Giddy Poop Car

Now that I have a girl I want to lift weights again. I mean it's a genuine primal urge to get strong and prepare for war. It's weird. It just happened. It wasn't like most important issues that I'm only alerted to when Sarah does that gentle, "Um, Jared," that's followed by phrases like "the children need pants" or "you should join us outside to avoid dying in the fire." I was just on it. And now I can't even pull myself away for work because this little lady is so damn cute. From what I've heard she can be a jerk in the day, but in the morning she is on.
She's like a Walmart greeter: in a diaper, toothless and has no idea who I am, but just really happy to see me. That alone, that ridiculous optimism, has me on the floor and grinning like a mentally misaligned zoo animal. It's my one chance! It's my one chance to make an impression without the world intervening. The periphery is all but a Monet and the interaction is simple and it's clear and it's wholesome. You smile. I smile. You smile again, and I smile like something's broken. There have been happy tears, so I hope those haven't confused her. "What's wrong?" might ask one of her middle school friends. "Oh nothing...the world is all too much to take in," will respond the girl who'd get invited to dances if she didn't smile weep at the mere thought of being liked.
Hell, I may be on to something there.
Curbing the Enthusiasm
So there's a giddiness factor I should amend. Some would say to keep it all rocket fuel to the fuckyahtmosphere, but I'd like the children to see some measure of dignity and control. You know, a touch of salty hipster stirred in with their saccharin dad.
I really would like to be hovering over them all of the time.
It's hard not to be too giddy. I mean I have the potential, every hour on the hour, to be the love child of Clark Griswold and a muppet who's taken to heavy stimulants. These kids are crazy good to me and all I can do is reciprocate with kid-like insanity. How much will that hurt them in their twenties with concerned coworkers? I don't know. I think that's why they become teenagers so that we'll be less excited about them. That's my chance to instill the graveness of adulthood. Already I can shave that enthusiasm right off with a Quin's snarcastic "really?" He nails it with the stabbing deftness of an indignant tweener, and while it's been used to torpedo some of my paternal enthusiasm, I'm also hopeful it's working to gently put down the bigger kids who give him a hard time. And he's been picked on some at school. That's helped me to not like kids in general, to the point where I asked his teacher to present unto me the bully's closest related adult male. I shared that with Quin and I got a "really?" steeped in the genuine horror that permeates a teenager terrified his father will somehow cause a scene.
Channeling the Enthusiasm
I do cause scenes. I cause one every morning, but I have managed to contain it within the walls of our white Subaru. The Subaru is our dirty little Israel, a walled-off place where the once-persecuted can thrive. Inside the "white car!" as it is known to the boys (and always with that enthusiasm) is where they can use all the potty talk they want.

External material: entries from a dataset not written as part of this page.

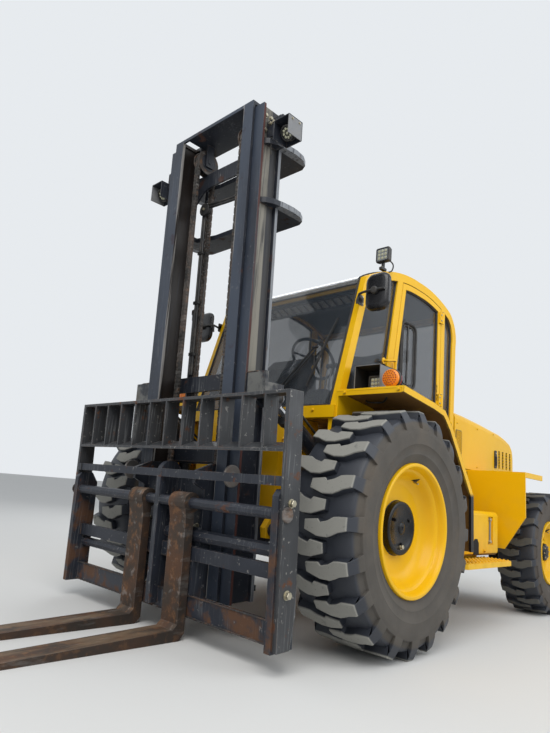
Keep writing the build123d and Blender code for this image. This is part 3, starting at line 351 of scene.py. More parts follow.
class Finish:
    """A material with nodes for its colour, wear and relief. Patterns sit in the piece's own metres."""

    def __init__(self, name, colour, roughness=0.5, metallic=0.0, **fixed):
        self.material = bpy.data.materials.new(name)
        self.material.use_nodes = True
        self.tree = self.material.node_tree
        self.tree.nodes.clear()
        self.surface = self.tree.nodes.new("ShaderNodeBsdfPrincipled")
        output = self.tree.nodes.new("ShaderNodeOutputMaterial")
        self.tree.links.new(self.surface.outputs[0], output.inputs[0])
        self.surface.inputs["Metallic"].default_value = metallic
        for socket, value in fixed.items():
            self.surface.inputs[socket.replace("_", " ")].default_value = value
        self.places = self.tree.nodes.new("ShaderNodeTexCoord")
        self.base = (*colour, 1.0)
        self.rough = roughness
        self.surface.inputs["Base Color"].default_value = self.base
        self.surface.inputs["Roughness"].default_value = roughness
        self.relief = None

    def set(self, socket, value):
        """Puts a number, a colour or another node's output on a socket."""
        if isinstance(value, bpy.types.NodeSocket):
            self.tree.links.new(value, socket)
        else:
            socket.default_value = value

    def math(self, operation, first, second=0.0, clamp=False):
        """One step of arithmetic on numbers or other nodes' outputs."""
        node = self.tree.nodes.new("ShaderNodeMath")
        node.operation = operation
        node.use_clamp = clamp
        self.set(node.inputs[0], first)
        self.set(node.inputs[1], second)
        return node.outputs[0]

    def times(self, *values):
        """Product of several values."""
        product = values[0]
        for value in values[1:]:
            product = self.math("MULTIPLY", product, value)
        return product

    def step(self, value, low, high, end=1.0):
        """0 below low, the end value above high, and smooth between."""
        node = self.tree.nodes.new("ShaderNodeMapRange")
        node.interpolation_type = "SMOOTHSTEP"
        for socket, number in zip(list(node.inputs)[:5], (value, low, high, 0.0, end)):
            self.set(socket, number)
        return node.outputs[0]

    def fade(self, value, low, high):
        """1 below low and 0 above high."""
        return self.math("SUBTRACT", 1.0, self.step(value, low, high), clamp=True)

    def zone(self, value, low, high, soft=1.0):
        """1 between two limits, 0 outside them."""
        above = self.step(value, low - soft, low)
        return self.math("SUBTRACT", above, self.step(value, high, high + soft))

    def noise(self, scale, detail=5.0, stretch=(1, 1, 1)):
        """Cloudy pattern, scale in cells a metre, stretched along the axes."""
        place = self.tree.nodes.new("ShaderNodeMapping")
        place.inputs["Scale"].default_value = [scale * amount for amount in stretch]
        self.tree.links.new(self.places.outputs["Object"], place.inputs[0])
        node = self.tree.nodes.new("ShaderNodeTexNoise")
        node.inputs["Scale"].default_value = 1.0
        node.inputs["Detail"].default_value = detail
        node.inputs["Roughness"].default_value = 0.6
        self.tree.links.new(place.outputs[0], node.inputs["Vector"])
        return node.outputs[0]

    def patches(self, scale, detail, low, high, end=1.0, stretch=(1, 1, 1)):
        """Cloudy patches: 0 where the pattern is below low, the end value where it is above high."""
        return self.step(self.noise(scale, detail, stretch), low, high, end)

    def along(self, axis, source="Object"):
        """Place along X, Y or Z (0, 1, 2), or that part of the surface's direction."""
        node = self.tree.nodes.new("ShaderNodeSeparateXYZ")
        self.tree.links.new(self.places.outputs[source], node.inputs[0])
        return node.outputs[axis]

    def facing(self, axis):
        """How far the surface looks along X, Y or Z, from -1 to 1."""
        return self.along(axis, "Normal")

    def machine_place(self):
        """Place in the machine's millimetres, as x from the middle, y from the front axle, and height."""
        x = self.times(self.math("ABSOLUTE", self.along(0)), 1 / MM)
        y = self.times(self.math("SUBTRACT", self.along(1), FRONT_HUB.y), 1 / MM)
        return x, y, self.times(self.along(2), 1 / MM)

    def mast_place(self):
        """Place in the mast's millimetres, as u from the middle, v and w."""
        u, y, z = self.machine_place()
        y = self.math("SUBTRACT", y, MAST_FOOT_Y)
        v = self.math("ADD", self.times(y, cos(MAST_LEAN)), self.times(z, sin(MAST_LEAN)))
        w = self.math("SUBTRACT", self.times(z, cos(MAST_LEAN)), self.times(y, sin(MAST_LEAN)))
        return u, v, w

    def edges(self, width):
        """1 on edges within a width in millimetres, else 0."""
        bevel = self.tree.nodes.new("ShaderNodeBevel")
        bevel.samples = 4
        bevel.inputs["Radius"].default_value = width * MM
        shape = self.tree.nodes.new("ShaderNodeNewGeometry")
        dot = self.tree.nodes.new("ShaderNodeVectorMath")
        dot.operation = "DOT_PRODUCT"
        self.tree.links.new(bevel.outputs[0], dot.inputs[0])
        self.tree.links.new(shape.outputs["Normal"], dot.inputs[1])
        return self.fade(dot.outputs["Value"], 0.86, 0.985)

    def tint(self, amount, colour):
        """Lays a colour over what is there."""
        node = self.tree.nodes.new("ShaderNodeMix")
        node.data_type = "RGBA"
        self.set(node.inputs["Factor"], amount)
        self.set(node.inputs[6], self.base)
        self.set(node.inputs[7], (*colour, 1.0))
        self.base = node.outputs[2]
        self.set(self.surface.inputs["Base Color"], self.base)

    def dull(self, amount, roughness):
        """Moves the roughness towards a value."""
        node = self.tree.nodes.new("ShaderNodeMix")
        self.set(node.inputs["Factor"], amount)
        self.set(node.inputs[2], self.rough)
        self.set(node.inputs[3], roughness)
        self.rough = node.outputs[0]
        self.set(self.surface.inputs["Roughness"], self.rough)

    def cover(self, amount, colour, roughness):
        """Lays dirt, rust, bare steel or painted shade over what is there, with its roughness."""
        self.tint(amount, colour)
        self.dull(amount, roughness)

    def bump(self, height, depth, strength=1.0, rounding=0.0):
        """Relief of a depth in millimetres, and edges rounded by shading."""
        node = self.tree.nodes.new("ShaderNodeBump")
        node.inputs["Strength"].default_value = strength
        node.inputs["Distance"].default_value = depth * MM
        self.set(node.inputs["Height"], height)
        if self.relief:
            self.set(node.inputs["Normal"], self.relief)
        elif rounding:
            bevel = self.tree.nodes.new("ShaderNodeBevel")
            bevel.samples = 4
            bevel.inputs["Radius"].default_value = rounding * MM
            self.set(node.inputs["Normal"], bevel.outputs[0])
        self.relief = node.outputs[0]
        self.set(self.surface.inputs["Normal"], self.relief)


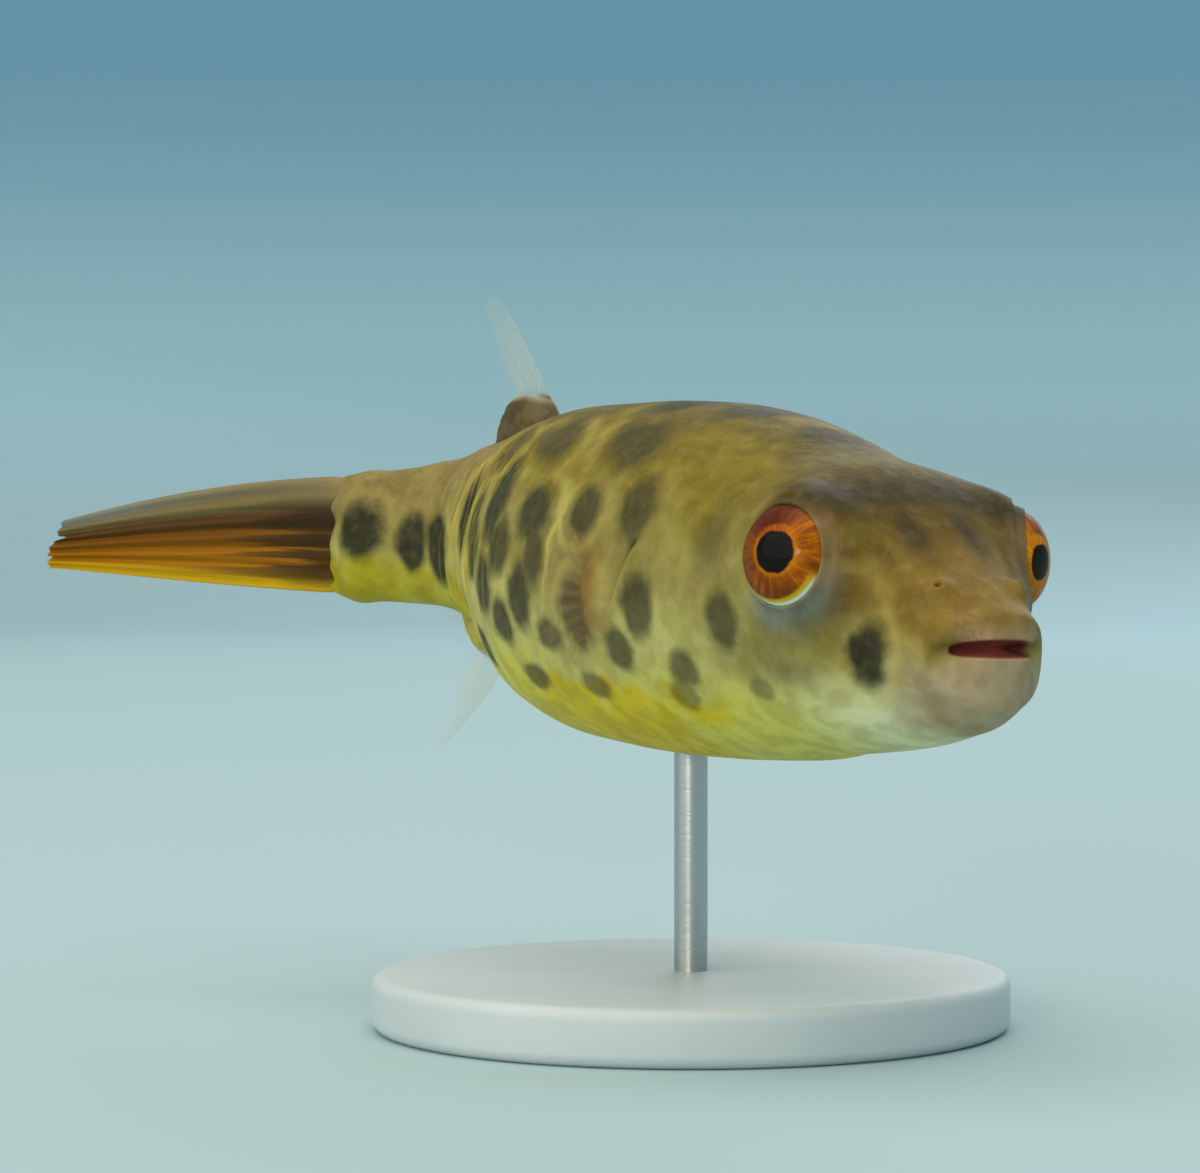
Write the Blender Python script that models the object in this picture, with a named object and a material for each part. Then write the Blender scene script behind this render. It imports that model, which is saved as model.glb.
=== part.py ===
"""A freshwater pufferfish, life size, as a still display model on a small stand.

The body is one tapering loft, bent to the right in its rear half and parted with thin cuts into head,
lower jaw, trunk and tail stem. The eyes and the fins are pieces of their own. Everything is worked out in
body coordinates (distance back from the snout along the spine, distance to the left, height) and then
carried to the stand's frame: +X is the way the fish faces, +Z is up, the origin is the middle of the
underside of the stand's base.
"""

import math
from collections import namedtuple

import bpy
import bmesh
import numpy as np
from mathutils import Matrix, Vector

MM = 0.001

# Driving dimensions, in millimetres and degrees.
STANDARD_LENGTH = 60.5
TAIL_FIN_LENGTH = 19.8
PART_GAP = 0.3
BEND_GAP = 0.4

# Pose: the tail swings to the right and droops a little, the snout dips, the body banks slightly.
BEND_ANGLE = 37.5
BEND_START = 38.0
BEND_END = 61.0
DROOP_START = 50.0
DROOP_RATE = 0.0026
NOSE_DOWN = 5.2
BANK = -1.2

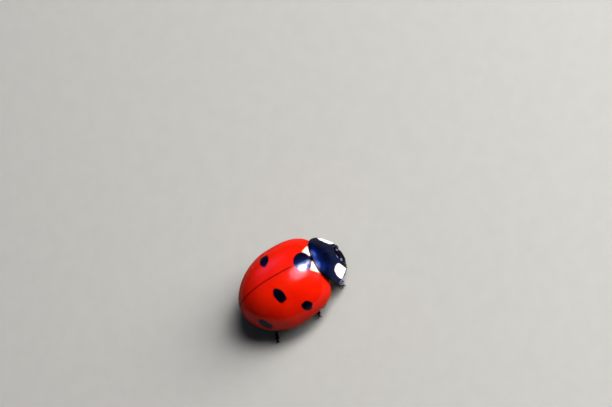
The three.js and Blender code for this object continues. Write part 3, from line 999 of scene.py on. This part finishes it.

That guy right there in the middle. You try and not get excited about him.
Luckily, they both think "shut up" is the worst of bad words. After the first day Quin rode the bus he sulked around the house like an eye witness to murder. After some interrogation, he admitted that his seatmate, a fifth grader, had used the "s-h" word. I thought "well, 'shit' does merit some shock." But then he mouthed "shut up" and further impressed upon me the grave infraction by wide-eyed whisper shouting, "and 31 times!" I can just see him now, his head down in plane wreck position with clenched prayer eyes hoping to withstand the SH bombs raining down around him. Do I need to pause here to say how I much I love this kid? Or would it be more appropriate to admit I worry about him getting his ass kicked at school?
The point: our potty words are very accurate biological functions. So it's the poo and pee that fills the Forester with the kind of revelry that has you trying not to laugh and encourage such behavior. The most popular game is the one where I'm an airplane pilot and Quin and Otto the perturbed passengers pushing the emergency button and complaining that someone has just filled their diaper on row 23. It's comedy gold. And luckily, for the most part, contained within a small foreign car.
And that daughter of mine, I can pretty much guarantee that one day she'll shut that shit up before the men in her life embarrass her.